Long term, Musk is shooting for a ~100x reduction in launch costs to make a Mars colony feasible. Hope he makes it.
Also more specialised cores e.g. DSP, and customisable hardware i.e. FPGA.
It wasn't explained in the benchmark, but the only reason I could imagine was the Iris chip worked as an L4 cache because the benchmark was not doing graphics stuff. That is what the Iris chip does, it sits right there in the socket with a whole bunch of memory available for the iGPU or work as L4 cache if available.
It's also a great way to do (almost) zero cost transfers from main memory to (i)GPU memory -- you'd do it at the latency of the L3/L4 boundary. With intel, that unlocks a few GFLOPs of processing power -- in theory, your code would have to be adapted to work this in a reasonable way, of course.
To sum things up, I agree with you, memory is a path that holds big speedups for processors. Don't know if "the Iris way" is the best path, but it indeed showed promise. Shame that Intel decided to lock it up for the ultrabook processors mostly.
My new Thinkpad has nvme and the difference is huge compared to my very fast desktop at work which has SATA connected SSD's.
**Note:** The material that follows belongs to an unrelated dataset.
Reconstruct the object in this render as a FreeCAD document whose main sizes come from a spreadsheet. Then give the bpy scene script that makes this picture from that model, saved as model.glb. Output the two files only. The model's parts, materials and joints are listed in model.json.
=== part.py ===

This is behind much of the interest in machine learning these days. Deep learning provides a way to approximate any computable function as the composition of matrix operations with non-linearities. It does this at the cost of requiring many, many times the computing power. But much of this computing cost can be parallelized and accelerated effectively on the GPU, so with GPU cores still increasing exponentially, at some point it's likely to become more effective than CPUs.
Thanks, and I wish this sentence was one of the first things I read when I was trying to figure out exactly what Deep Learning really meant. It's much more comprehensible than the semi-magical descriptions that seem far more prevalent in introductory articles.
It's also fascinating that a seemingly simple computing paradigm is so powerful, kind of like a new Turing Machine paradigm.
This actually describes neural networks in general, not so much "deep learning".
Deep learning comes from being able to scale up neural networks from having only a few 10s or 100s of nodes per layer, to thousands and 10s of thousands of nodes per layer (and of course the combinatorial explosion of edges in the network graph between layers), coupled with the ability to process and use massive datasets to train with, and ultimately process on the trained model.
This has mainly been enabled by the cheap availability of GPUs and other parallel architectures, coupled with fast memory interconnects (both to hold the model and to shuttle data in/out of it for training and later processing) and the CPU (probably disk, too).
But neural networks have almost always been represented by matrix operations (linear algebra), it's just that there wasn't the data, nor the vast (and cheap) numbers of parallelizable processing elements available to handle it (the closest architectures I can think of that could potentially do it in the 1980/90s would be from Thinking Machines (Connection Machines) and probably systolic array processors (which were pretty niche at the time, mainly from CMU):
These latter machines started to prove some of what we take for granted today, in the form of the NAVLAB ALVINN self-driving vehicle:
Of course, today it can be done on a smartphone:
The point, though, is that neural networks have long been known to be most effectively computed using matrix operations, it's just that the hardware wasn't there (unless you had a lot of money to spend) nor the datasets - to enable what we today call "deep learning".
That, and AI winters didn't help matters. I would imagine that if somebody from the late 1980s had asked for 100 million to build or purchase a large parallel processing system of some form for neural network research - they would've been laughed at. Of course, no one at that time really knew that what was needed was such large architecture, nor the amount of data (plus the concept of convolutional NNs and other recent model architectures weren't yet around). Also - programming for such a system would have been extremely difficult.
So - today is the "perfect storm", of hardware, data, and software (and people who know how to use and abuse it, of course).
>> It does this at the cost of requiring many, many times the computing power. But much of this computing cost can be parallelized and accelerated effectively on the GPU, so with GPU cores still increasing exponentially, at some point it's likely to become more effective than CPUs.
So can be any matrix. Sadly, there aren't as many algorithms that are efficiently represented by one.
Do you know what papers that was? I would have thought that with infinite transistors you could speculatively execute all possible future code paths and memory states at the same time and achieve speedup that way.
Speculation can only take you so far. How do you speculatively execute something like:
a = a + b[x];
You can't even speculatively fetch the second operand until you have real values for b and x.
Trying to model all possible values explodes so much faster than all possible control paths that it's only of very theoretical interest.